Return the whole listing exactly as it stands.

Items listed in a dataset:

□ □ □ □ □ □ □

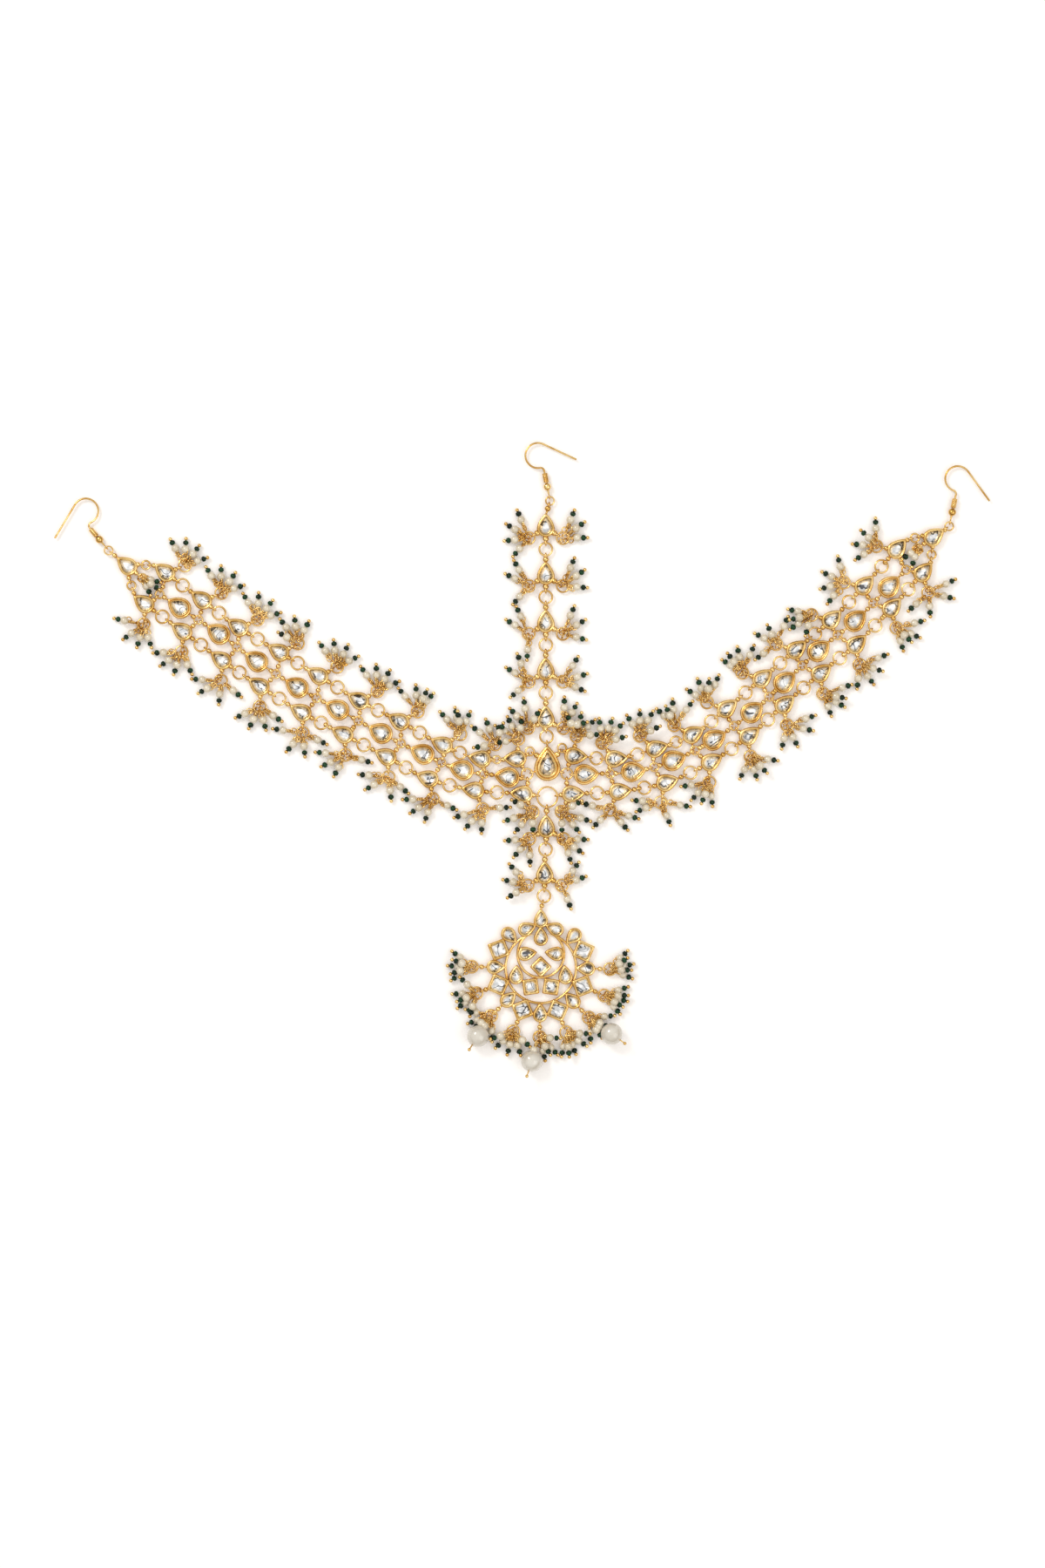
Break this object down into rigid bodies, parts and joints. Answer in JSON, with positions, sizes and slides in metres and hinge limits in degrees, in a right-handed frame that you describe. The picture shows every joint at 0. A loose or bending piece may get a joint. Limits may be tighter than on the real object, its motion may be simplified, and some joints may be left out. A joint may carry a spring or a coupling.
{
  "type": "matha patti",
  "caption": "Bridal head jewel: linked rows of pear settings, a parting chain, a crescent pendant, pearl clusters and three wire hooks.",
  "frame": {"origin": "middle of the outline, on the surface that the jewel lies on", "axes": "+X along the jewel to the wearer's left ear, +Y towards the hair hook, +Z off the head"},
  "size_m": [0.358, 0.2428, 0.0084],
  "materials": {
    "gold": "polished",
    "glass": "foil-backed cut glass",
    "pearl": "pearl lustre",
    "seed": "dark glass beads"
  },
  "bodies": {
    "root": {"left_hook": "gold", "left_hook_coil": "gold", "left_hook_bead": "gold", "left_hook_link": "gold", "top_hook": "gold", "top_hook_coil": "gold", "top_hook_bead": "gold", "top_hook_link": "gold", "right_hook": "gold", "right_hook_coil": "gold", "right_hook_bead": "gold", "right_hook_link": "gold", "left_end_setting": "gold", "left_end_stone": "glass", "left_end_cluster": "pearl", "right_end_setting": "gold", "right_end_stone": "glass", "right_end_cluster": "pearl", "left_upper_row": "gold", "left_middle_row": "gold", "left_lower_row": "gold", "right_upper_row": "gold", "right_middle_row": "gold", "right_lower_row": "gold", "left_arm_stones": "glass", "right_arm_stones": "glass", "left_upper_clusters": "pearl", "left_lower_clusters": "pearl", "right_upper_clusters": "pearl", "right_lower_clusters": "pearl", "parting_setting_1": "gold", "parting_setting_2": "gold", "parting_setting_3": "gold", "parting_setting_4": "gold", "parting_setting_5": "gold", "parting_stone_1": "glass", "parting_stone_2": "glass", "parting_stone_3": "glass", "parting_stone_4": "glass", "parting_stone_5": "glass", "lower_setting_1": "gold", "lower_setting_2": "gold", "lower_stone_1": "glass", "lower_stone_2": "glass", "middle_setting": "gold", "middle_stone": "glass", "middle_ring": "gold", "middle_links": "gold", "parting_clusters": "pearl", "pendant_plate": "gold", "pendant_stones": "glass", "pendant_clusters": "pearl", "left_pearl": "pearl", "middle_pearl": "pearl", "right_pearl": "pearl", "left_pearl_pin": "gold", "middle_pearl_pin": "gold", "right_pearl_pin": "gold"}
  },
  "joints": []
}
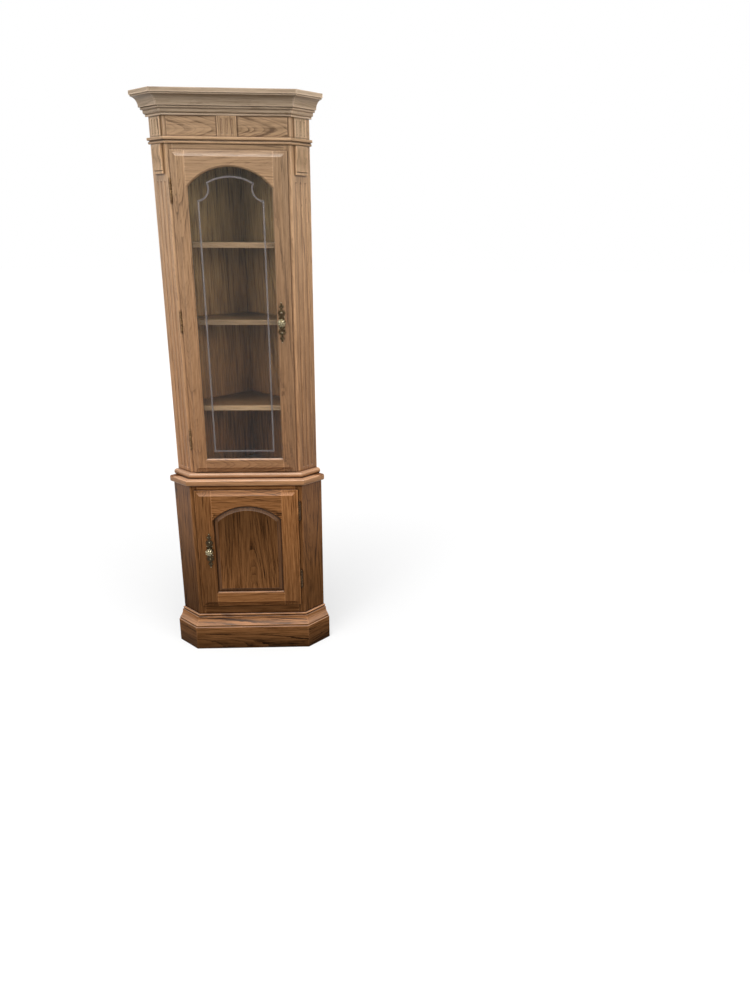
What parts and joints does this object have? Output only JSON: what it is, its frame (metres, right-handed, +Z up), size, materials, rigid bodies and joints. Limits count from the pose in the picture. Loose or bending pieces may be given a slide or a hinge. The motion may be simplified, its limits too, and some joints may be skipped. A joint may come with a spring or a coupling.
{
  "type": "corner curio cabinet",
  "caption": "Tall oak corner cabinet: a display case with shelves behind an arched glazed door, standing on a cupboard with an arched raised panel door.",
  "frame": {"origin": "on the floor, under the middle of the cabinet's box", "axes": "+Z up, front towards -Y, +X to the viewer's right, +Y back into the corner of the room"},
  "size_m": [0.6316, 0.4056, 2.03],
  "materials": {
    "oak": "satin lacquered oak, golden brown",
    "dark_oak": "satin lacquered oak, darker brown",
    "back_oak": "satin lacquered oak veneer inside the case",
    "aged_brass": "antique brown brass",
    "pale_brass": "antique brass, rubbed pale",
    "vinyl": "soft glazing strip",
    "glass": "clear glass with a grey etched line"
  },
  "bodies": {
    "cabinet": {"back_panel_left": "back_oak", "lower_side_left": "dark_oak", "upper_side_left": "oak", "lower_stile_left": "dark_oak", "upper_stile_left": "oak", "base_moulding_left": "dark_oak", "crown_left": "oak", "frieze_block_left": "oak", "corbel_left": "oak", "back_panel_right": "back_oak", "lower_side_right": "dark_oak", "upper_side_right": "oak", "lower_stile_right": "dark_oak", "upper_stile_right": "oak", "base_moulding_right": "dark_oak", "crown_right": "oak", "frieze_block_right": "oak", "corbel_right": "oak", "upper_rail_bottom": "oak", "frieze_rail": "oak", "deck": "oak", "top_panel": "oak", "crown_front": "oak", "waist_moulding": "oak", "string_moulding": "oak", "frieze_board": "oak", "frieze_block_centre": "oak", "lower_rail_bottom": "dark_oak", "lower_rail_top": "dark_oak", "cabinet_bottom": "dark_oak", "base_moulding_front": "dark_oak", "shelf_1": "back_oak", "shelf_2": "back_oak", "shelf_3": "back_oak", "upper_hinge_1_frame_leaf": "aged_brass", "upper_hinge_2_frame_leaf": "aged_brass", "upper_hinge_3_frame_leaf": "aged_brass", "lower_hinge_1_frame_leaf": "aged_brass", "lower_hinge_2_frame_leaf": "aged_brass"},
    "upper_door": {"upper_door_stile_left": "oak", "upper_door_stile_right": "oak", "upper_door_rail_top": "oak", "upper_door_rail_bottom": "oak", "upper_door_glass": "glass", "upper_door_glass_retainer": "vinyl", "upper_knob": "pale_brass", "upper_backplate": "aged_brass", "upper_hinge_1_door_leaf": "aged_brass", "upper_hinge_2_door_leaf": "aged_brass", "upper_hinge_3_door_leaf": "aged_brass"},
    "lower_door": {"lower_door_stile_left": "dark_oak", "lower_door_stile_right": "dark_oak", "lower_door_rail_top": "dark_oak", "lower_door_rail_bottom": "dark_oak", "lower_door_panel": "dark_oak", "lower_knob": "pale_brass", "lower_backplate": "aged_brass", "lower_hinge_1_door_leaf": "aged_brass", "lower_hinge_2_door_leaf": "aged_brass"}
  },
  "joints": [
    {"name": "upper_door_hinge", "type": "hinge", "parent": "cabinet", "child": "upper_door", "pos_m": [-0.1995, -0.13315, 1.2955], "axis": [0, 0, -1], "range_deg": [0, 105]},
    {"name": "lower_door_hinge", "type": "hinge", "parent": "cabinet", "child": "lower_door", "pos_m": [0.2025, -0.16175, 0.4255], "axis": [0, 0, 1], "range_deg": [0, 105]}
  ]
}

□ □ □ □ □ □ □

◆ Final answer ◆
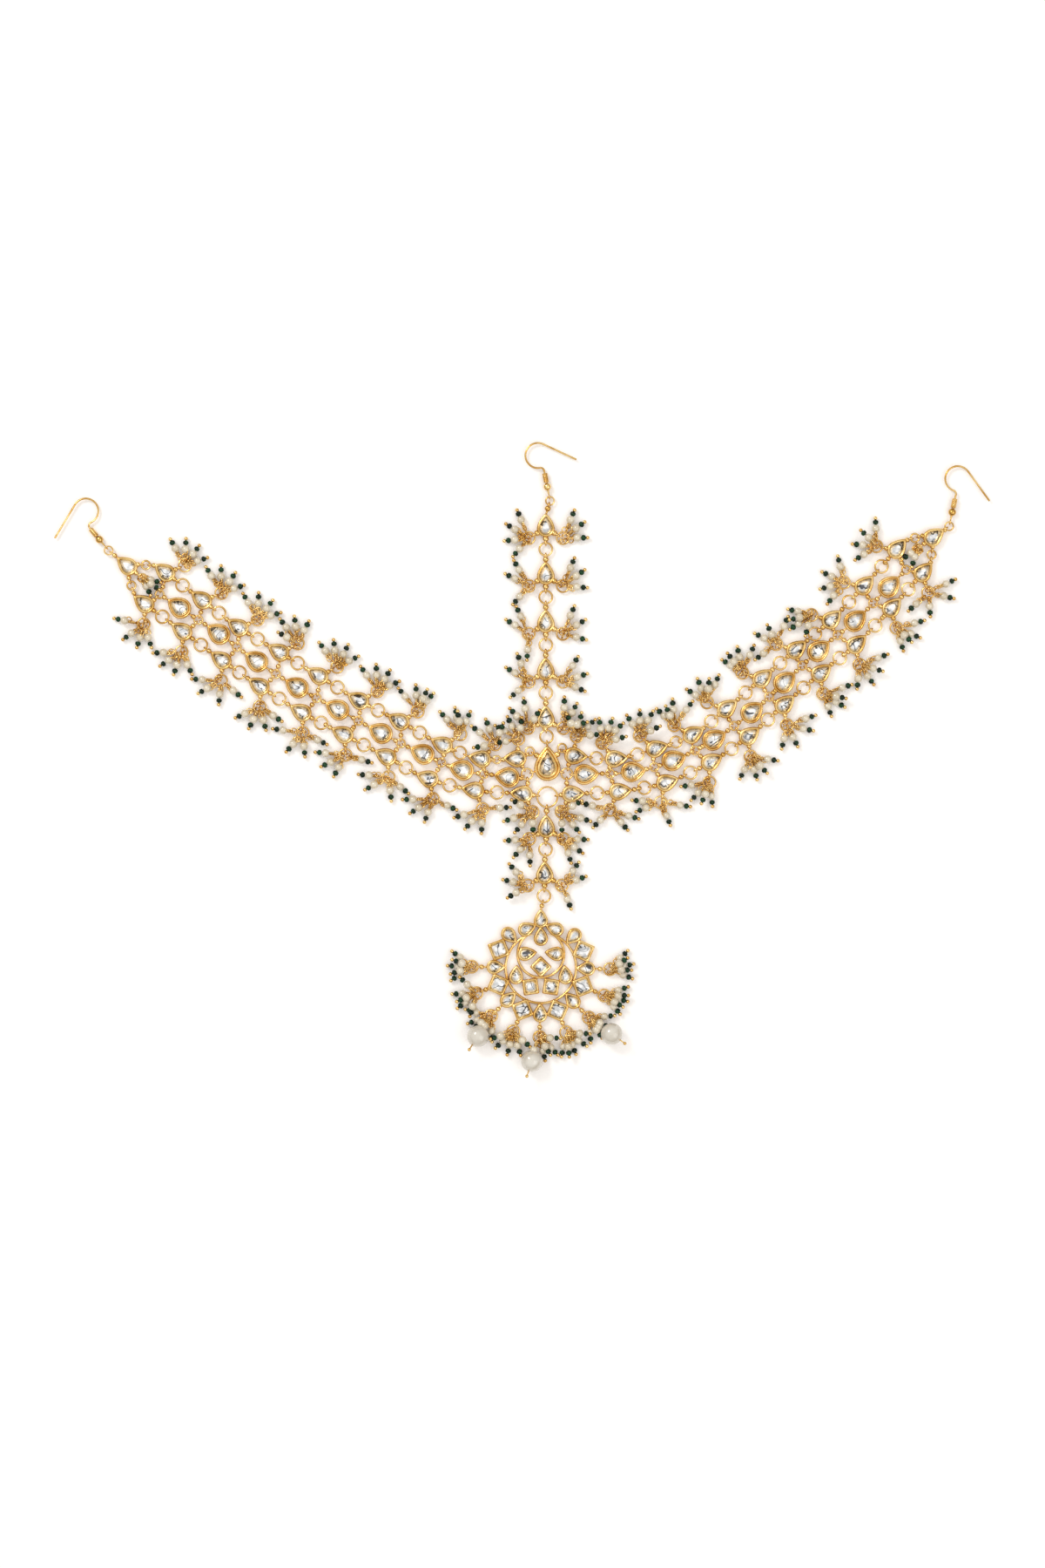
Break this object down into rigid bodies, parts and joints. Answer in JSON, with positions, sizes and slides in metres and hinge limits in degrees, in a right-handed frame that you describe. The picture shows every joint at 0. A loose or bending piece may get a joint. Limits may be tighter than on the real object, its motion may be simplified, and some joints may be left out. A joint may carry a spring or a coupling.
{
  "type": "matha patti",
  "caption": "Bridal head jewel: linked rows of pear settings, a parting chain, a crescent pendant, pearl clusters and three wire hooks.",
  "frame": {"origin": "middle of the outline, on the surface that the jewel lies on", "axes": "+X along the jewel to the wearer's left ear, +Y towards the hair hook, +Z off the head"},
  "size_m": [0.358, 0.2428, 0.0084],
  "materials": {
    "gold": "polished",
    "glass": "foil-backed cut glass",
    "pearl": "pearl lustre",
    "seed": "dark glass beads"
  },
  "bodies": {
    "root": {"left_hook": "gold", "left_hook_coil": "gold", "left_hook_bead": "gold", "left_hook_link": "gold", "top_hook": "gold", "top_hook_coil": "gold", "top_hook_bead": "gold", "top_hook_link": "gold", "right_hook": "gold", "right_hook_coil": "gold", "right_hook_bead": "gold", "right_hook_link": "gold", "left_end_setting": "gold", "left_end_stone": "glass", "left_end_cluster": "pearl", "right_end_setting": "gold", "right_end_stone": "glass", "right_end_cluster": "pearl", "left_upper_row": "gold", "left_middle_row": "gold", "left_lower_row": "gold", "right_upper_row": "gold", "right_middle_row": "gold", "right_lower_row": "gold", "left_arm_stones": "glass", "right_arm_stones": "glass", "left_upper_clusters": "pearl", "left_lower_clusters": "pearl", "right_upper_clusters": "pearl", "right_lower_clusters": "pearl", "parting_setting_1": "gold", "parting_setting_2": "gold", "parting_setting_3": "gold", "parting_setting_4": "gold", "parting_setting_5": "gold", "parting_stone_1": "glass", "parting_stone_2": "glass", "parting_stone_3": "glass", "parting_stone_4": "glass", "parting_stone_5": "glass", "lower_setting_1": "gold", "lower_setting_2": "gold", "lower_stone_1": "glass", "lower_stone_2": "glass", "middle_setting": "gold", "middle_stone": "glass", "middle_ring": "gold", "middle_links": "gold", "parting_clusters": "pearl", "pendant_plate": "gold", "pendant_stones": "glass", "pendant_clusters": "pearl", "left_pearl": "pearl", "middle_pearl": "pearl", "right_pearl": "pearl", "left_pearl_pin": "gold", "middle_pearl_pin": "gold", "right_pearl_pin": "gold"}
  },
  "joints": []
}
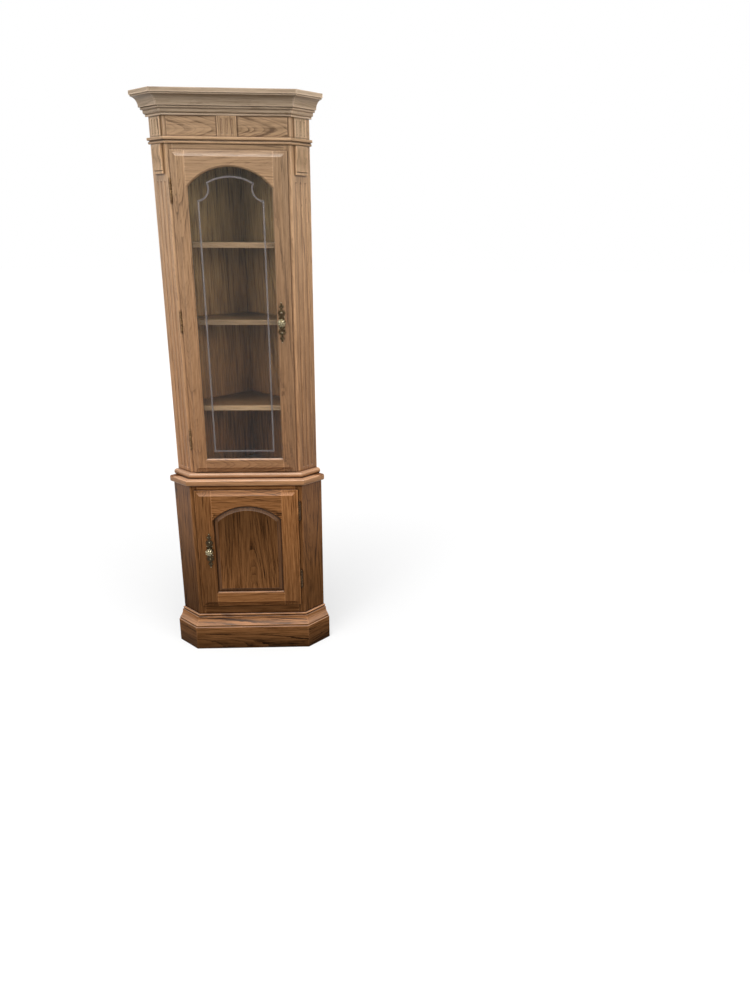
What parts and joints does this object have? Output only JSON: what it is, its frame (metres, right-handed, +Z up), size, materials, rigid bodies and joints. Limits count from the pose in the picture. Loose or bending pieces may be given a slide or a hinge. The motion may be simplified, its limits too, and some joints may be skipped. A joint may come with a spring or a coupling.
{
  "type": "corner curio cabinet",
  "caption": "Tall oak corner cabinet: a display case with shelves behind an arched glazed door, standing on a cupboard with an arched raised panel door.",
  "frame": {"origin": "on the floor, under the middle of the cabinet's box", "axes": "+Z up, front towards -Y, +X to the viewer's right, +Y back into the corner of the room"},
  "size_m": [0.6316, 0.4056, 2.03],
  "materials": {
    "oak": "satin lacquered oak, golden brown",
    "dark_oak": "satin lacquered oak, darker brown",
    "back_oak": "satin lacquered oak veneer inside the case",
    "aged_brass": "antique brown brass",
    "pale_brass": "antique brass, rubbed pale",
    "vinyl": "soft glazing strip",
    "glass": "clear glass with a grey etched line"
  },
  "bodies": {
    "cabinet": {"back_panel_left": "back_oak", "lower_side_left": "dark_oak", "upper_side_left": "oak", "lower_stile_left": "dark_oak", "upper_stile_left": "oak", "base_moulding_left": "dark_oak", "crown_left": "oak", "frieze_block_left": "oak", "corbel_left": "oak", "back_panel_right": "back_oak", "lower_side_right": "dark_oak", "upper_side_right": "oak", "lower_stile_right": "dark_oak", "upper_stile_right": "oak", "base_moulding_right": "dark_oak", "crown_right": "oak", "frieze_block_right": "oak", "corbel_right": "oak", "upper_rail_bottom": "oak", "frieze_rail": "oak", "deck": "oak", "top_panel": "oak", "crown_front": "oak", "waist_moulding": "oak", "string_moulding": "oak", "frieze_board": "oak", "frieze_block_centre": "oak", "lower_rail_bottom": "dark_oak", "lower_rail_top": "dark_oak", "cabinet_bottom": "dark_oak", "base_moulding_front": "dark_oak", "shelf_1": "back_oak", "shelf_2": "back_oak", "shelf_3": "back_oak", "upper_hinge_1_frame_leaf": "aged_brass", "upper_hinge_2_frame_leaf": "aged_brass", "upper_hinge_3_frame_leaf": "aged_brass", "lower_hinge_1_frame_leaf": "aged_brass", "lower_hinge_2_frame_leaf": "aged_brass"},
    "upper_door": {"upper_door_stile_left": "oak", "upper_door_stile_right": "oak", "upper_door_rail_top": "oak", "upper_door_rail_bottom": "oak", "upper_door_glass": "glass", "upper_door_glass_retainer": "vinyl", "upper_knob": "pale_brass", "upper_backplate": "aged_brass", "upper_hinge_1_door_leaf": "aged_brass", "upper_hinge_2_door_leaf": "aged_brass", "upper_hinge_3_door_leaf": "aged_brass"},
    "lower_door": {"lower_door_stile_left": "dark_oak", "lower_door_stile_right": "dark_oak", "lower_door_rail_top": "dark_oak", "lower_door_rail_bottom": "dark_oak", "lower_door_panel": "dark_oak", "lower_knob": "pale_brass", "lower_backplate": "aged_brass", "lower_hinge_1_door_leaf": "aged_brass", "lower_hinge_2_door_leaf": "aged_brass"}
  },
  "joints": [
    {"name": "upper_door_hinge", "type": "hinge", "parent": "cabinet", "child": "upper_door", "pos_m": [-0.1995, -0.13315, 1.2955], "axis": [0, 0, -1], "range_deg": [0, 105]},
    {"name": "lower_door_hinge", "type": "hinge", "parent": "cabinet", "child": "lower_door", "pos_m": [0.2025, -0.16175, 0.4255], "axis": [0, 0, 1], "range_deg": [0, 105]}
  ]
}